Finding the Balance Between Fun and Formal
Here's what works: you don't have to choose between fun awards and formal recognition. The best events have both.
Use formal awards to recognise outcomes and achievements. Use fun awards to recognise behaviours and the kind of culture you want to build. One measures what got done. The other measures how people got there together.
We've noticed something at RD Custom Awards. Events that include both types of recognition see higher engagement. People remember them more. There's something powerful about honouring both the results and the people behind them.
Award Categories That Actually Resonate
Some fun award categories work better than others. The best ones feel specific and earned, not generic.
For culture and attitude, try "Culture Champion" for someone who lives your company values, or "Positive Energy Award" for the person who shifts the mood when things get tough.
For teamwork, "Go-To Teammate" works well. So does "Bridge Builder" for someone who connects people across departments or resolves conflicts quietly.
Even creativity awards can have a lighter touch. "Out-of-the-Box Thinker" or "Idea Spark Award" celebrate innovation without making it sound too formal or intimidating.
And then there are the everyday excellence awards. "Most Reliable" or "Quiet Contributor" recognise consistency and the people who don't need the spotlight but absolutely deserve recognition.
The key is this: these awards work best when they come with something tangible. Not a generic certificate. A customised award or appreciation memento that someone will actually keep and remember.
Timing Matters
Fun awards work in specific settings. Annual day celebrations, team offsites, quarterly town halls, and department events are all good opportunities. They work best as add-ons to other recognition, not replacements for performance awards.

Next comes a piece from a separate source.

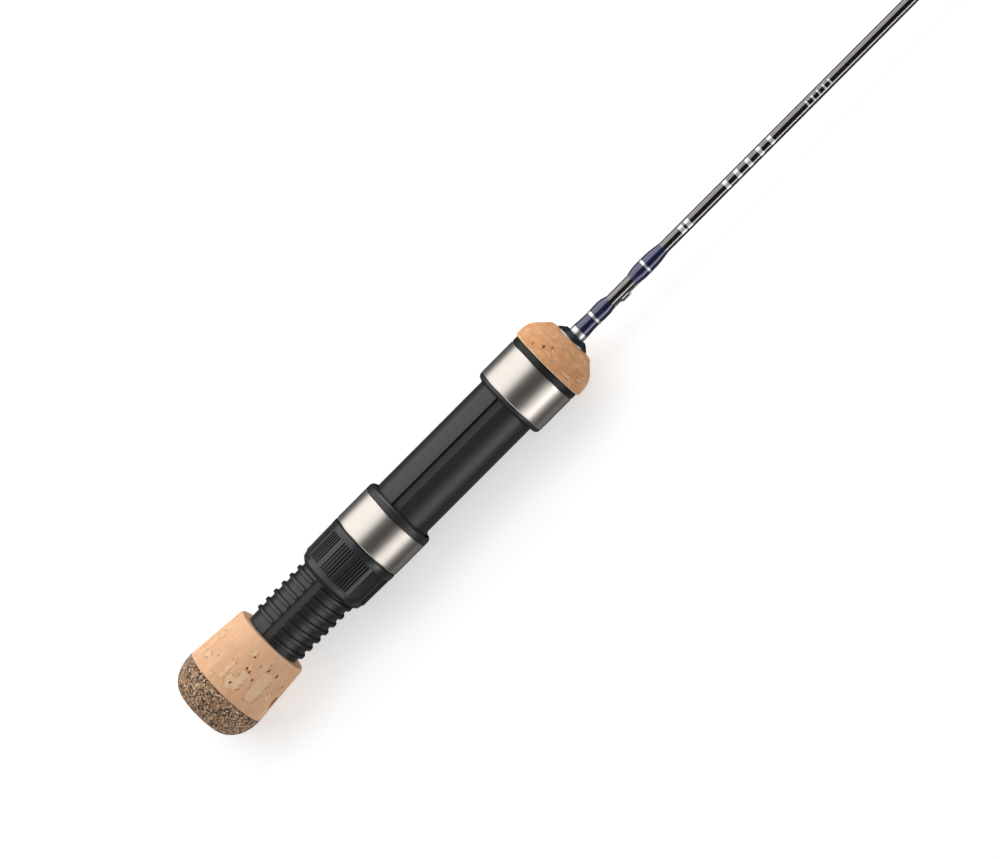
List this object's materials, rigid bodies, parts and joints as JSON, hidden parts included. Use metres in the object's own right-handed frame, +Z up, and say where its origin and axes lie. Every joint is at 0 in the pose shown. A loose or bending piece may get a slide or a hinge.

Even small teams can use appreciation mementoes to create moments that stick. The size of the event doesn't matter as much as the thought behind it.
Why Customisation Makes the Difference
The downside of having fun awards is the overly simple nature of them. An award that reads, Fun Award, doesn't carry enough weight. However, an award that reads, "We Appreciate Your Hard Work In Helping Tom Get Dressed", along with the recipient's name, the finished year and event, would create a far more positive and individual response.
An award that includes personalisation transforms an award from a nice gesture to something meaningful. Personalising an award demonstrates that someone has taken the time to pay attention to what this person has done and why it is important.
At RD Custom Awards, we work with HR teams and event managers to create mementoes that reflect both company culture and individual personality. It's not about making everything serious again. It's about making sure the recognition feels real.
Recognition That Feels Human
Recognition doesn't have to be formal to be meaningful. In fact, some of the most powerful moments of appreciation happen when we step outside the usual categories and acknowledge people for who they really are at work.
Fun awards permit you to do that. They let you say thank you for things that don't fit neatly into job descriptions or performance metrics. And they remind everyone that work is still, at its core, about people.
When you think about your next company event or how to recognise your employees, why not do both? Give recognition for what got accomplished through a formal plaque, and in addition, share some fun awards for how those accomplishments were achieved, along with recognizing all the special contributors involved.
At RD Custom Awards, our philosophy is that when you give someone recognition, it should always feel personal, be unique, and be unforgettable, regardless of whether it's a traditional trophy or just a fun award that brings happiness. Because at the end of the day, both types are equally important.